Lantas, apa yang mendorong Axl Rose melakukan aksi ini? Simbol seperti ini dalam konteks konser bukan sekadar tontonan dramatis. Bagi sejumlah musisi, panggung telah lama menjadi ruang ekspresi politik dan sosial—dari Bob Dylan hingga U2. Dengan mengangkat bendera Palestina, Axl Rose menyisipkan pesannya ke dalam konteks besar konflik global, menjadikan konser rock sebagai medium protes damai.
Namun reaksi tak selalu seragam. Di media sosial, banyak yang memuji keberanian dan konsistensi Axl Rose dalam bersuara untuk keadilan. Di sisi lain, tak sedikit yang mempertanyakan apakah musik dan hiburan harus “diseret” ke ranah politik. Ada yang melihatnya sebagai gestur yang berisiko, bisa memicu kontroversi atau bahkan boikot dari penonton yang berbeda pandangan.
Menilik konteks Kolombia sendiri, negara ini memiliki sejarah konflik internal dan sensitivitas terhadap isu luar negeri. Aksi semacam itu dalam konser besar bisa menimbulkan resonansi lokal: sebagian penonton mungkin terbawa empati terhadap Palestina, sementara sebagian lainnya menganggapnya sebagai campur tangan dalam urusan asing. Namun secara netral, peristiwa ini menegaskan bahwa musik bisa menyentuh tidak hanya telinga, tetapi nurani.

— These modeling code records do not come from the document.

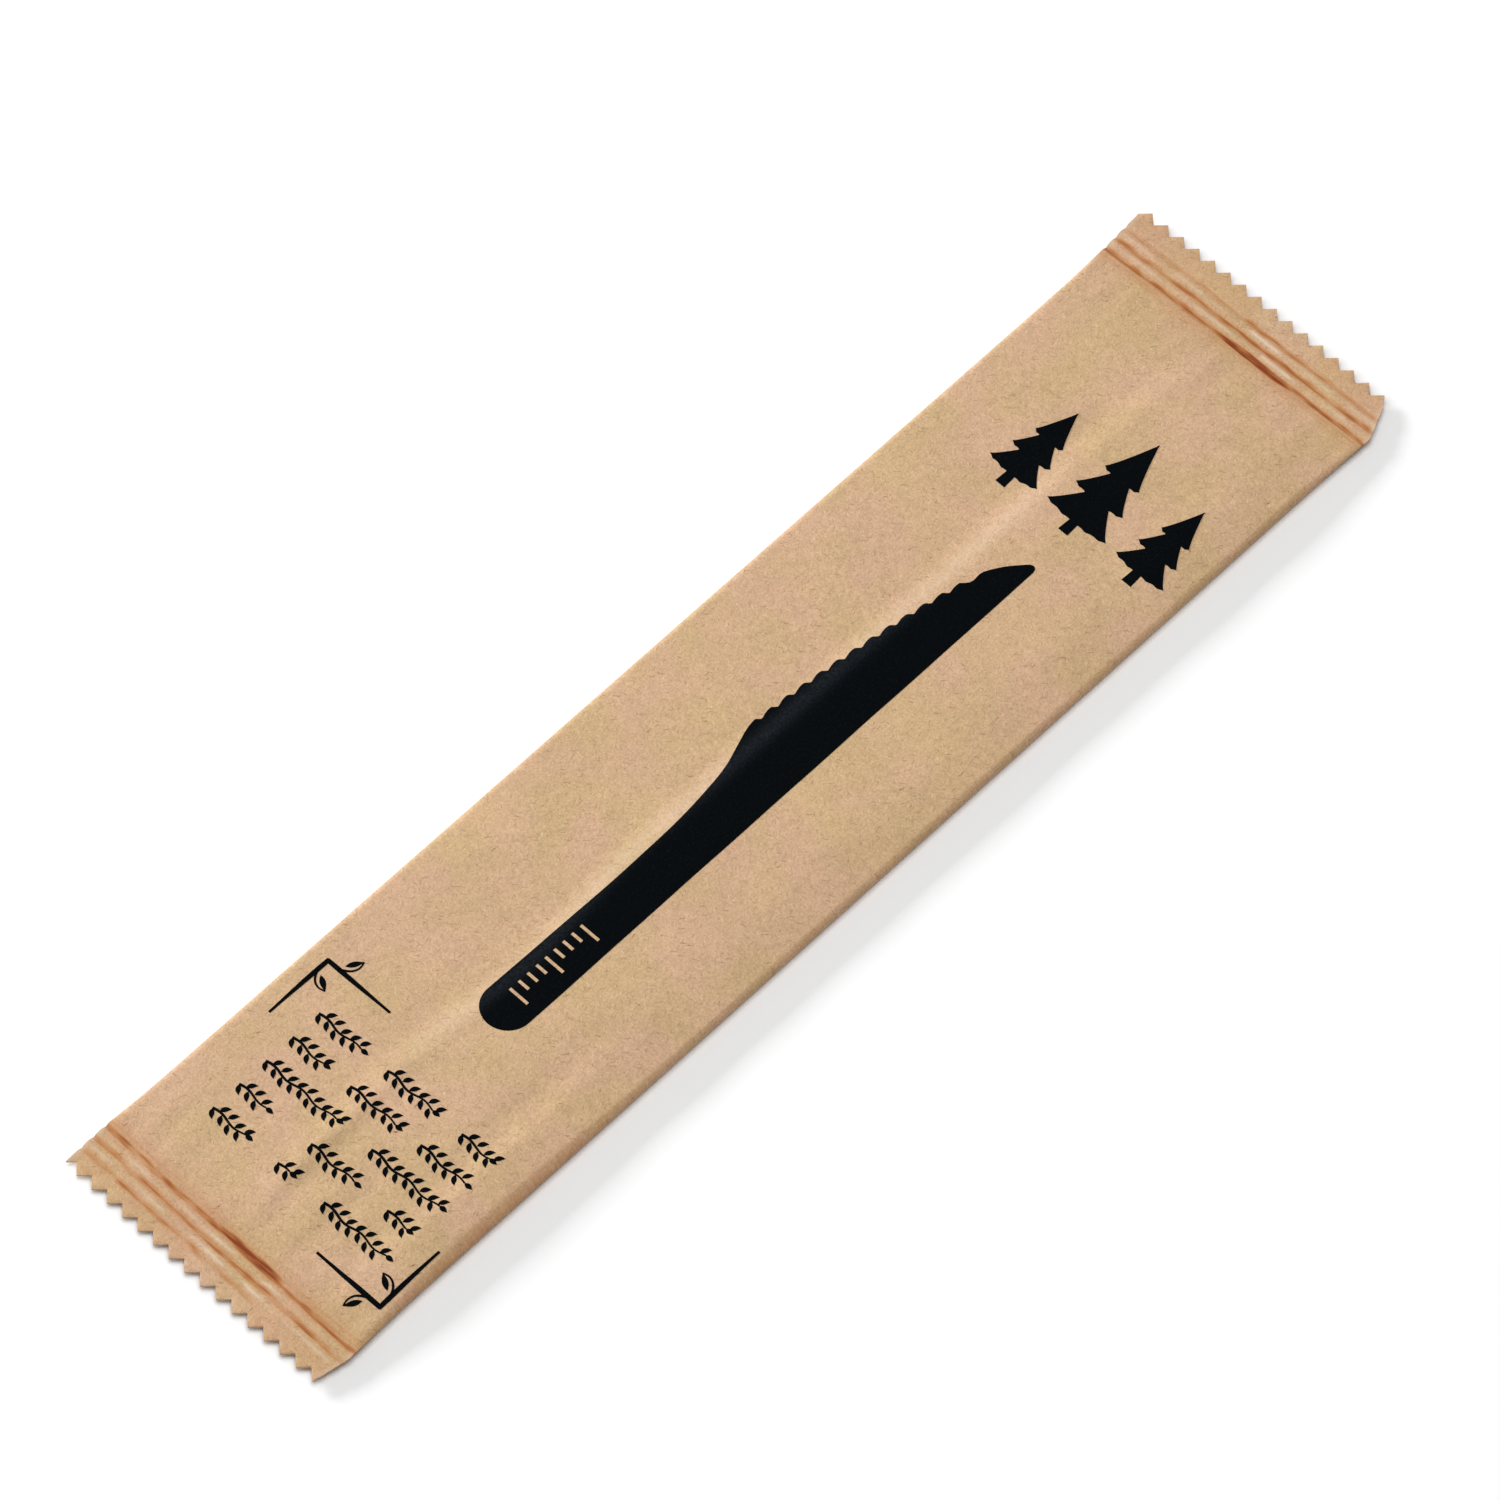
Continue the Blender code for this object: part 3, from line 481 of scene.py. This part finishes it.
def wrapper():
    """The closed skin: s along the pack and v round it, over the front to -Y and back underneath."""
    places = np.unique(np.round(np.concatenate((
        spaced(-HALF_LENGTH, LEFT_CREASE + BURN_REACH, SEAL_STEP),
        spaced(LEFT_CREASE + BURN_REACH, LEFT_CREASE + BODY_RAMP, RAMP_STEP),
        spaced(LEFT_CREASE + BODY_RAMP, RIGHT_CREASE - BODY_RAMP, BODY_STEP),
        spaced(RIGHT_CREASE - BODY_RAMP, RIGHT_CREASE - BURN_REACH, RAMP_STEP),
        spaced(RIGHT_CREASE - BURN_REACH, HALF_LENGTH, SEAL_STEP))), 7))
    s = places[:, None]
    y = far_edge(s) - column_shares(s) * (far_edge(s) - near_edge(s))
    x = placed(s, y)
    front = np.stack((x, y, front_height(s, y)), axis=2)
    back = np.stack((x, y, back_height(s, y)), axis=2)
    points = np.concatenate((front, back[:, ::-1]), axis=1)
    rows, around = points.shape[:2]
    index = np.arange(rows * around).reshape(rows, around)
    after = np.roll(index, -1, axis=1)
    skin = np.stack((index[:-1], after[:-1], after[1:], index[1:]), axis=2).reshape(-1, 4)
    top, under = index[:, :COLUMNS + 1], index[:, :COLUMNS:-1]
    left = np.stack((top[0, 1:], top[0, :-1], under[0, :-1], under[0, 1:]), axis=1)
    right = np.stack((top[-1, :-1], top[-1, 1:], under[-1, 1:], under[-1, :-1]), axis=1)
    piece = new_piece("wrapper", points, np.concatenate((skin, left, right)), kraft_paper())
    # Scorching with the near fold's painted shade, and paling with painted highlights on the ribs and
    # the knife's ridge
    for name, values in (("scorch_and_shade", scorch_and_fold_shade(s, y)), ("paling_and_highlights", pale_marks_and_highlights(s, y))):
        cover(piece, name, np.concatenate((values, values[:, ::-1]), axis=1))
    return piece


paper = wrapper()
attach(paper, "root")
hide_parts("sealed_pack")


# The back seam. The sheet's two long edges are pressed together with heat into a fin, which is
# folded flat against the back. Fine cross ribs from the sealing wheel run over it.
SEAM_RIB_PITCH, SEAM_RIB_HEIGHT = 0.0011, 0.00004
SEAM_OVERLAP = 0.00005      # how far it reaches into the panel that it is folded from
SEAM_STEP, SEAM_CELLS = 0.00028, 12


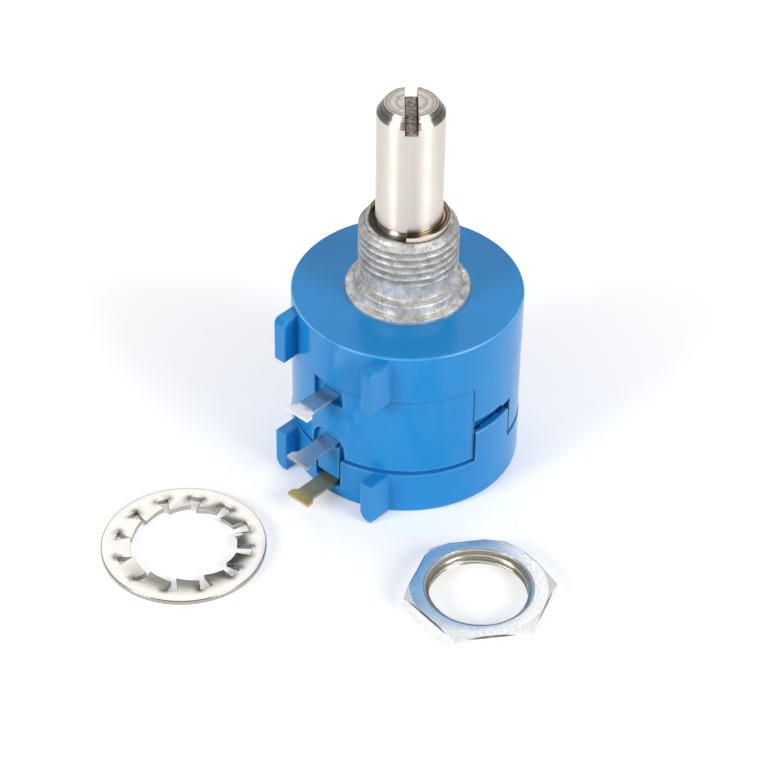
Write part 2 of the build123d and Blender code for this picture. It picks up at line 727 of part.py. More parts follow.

Garis waktu peristiwa ini juga penting dicatat. Konser berlangsung pada tanggal 7 Oktober 2025 di Estadio El Campín. Pada waktu itu, konflik antara Israel dan Palestina tengah menjadi perhatian global dengan eskalasi kemanusiaan yang menyedot sorotan media internasional. Banyak seniman dan tokoh menggunakan kerangka budaya untuk ikut bersuara—dan Guns N’ Roses ikut bergabung dalam gelombang itu.
Dalam lanskap musik dunia, langkah seperti yang diambil Axl Rose bukanlah yang pertama, tetapi tetap langka bagi band rock klasik dengan jangkauan massa luas. Ia menegaskan bahwa posisi publik seseorang—apalagi seniman—dapat dipakai untuk menyampaikan pesan perdamaian atau solidaritas, lebih dari sekadar hiburan semata.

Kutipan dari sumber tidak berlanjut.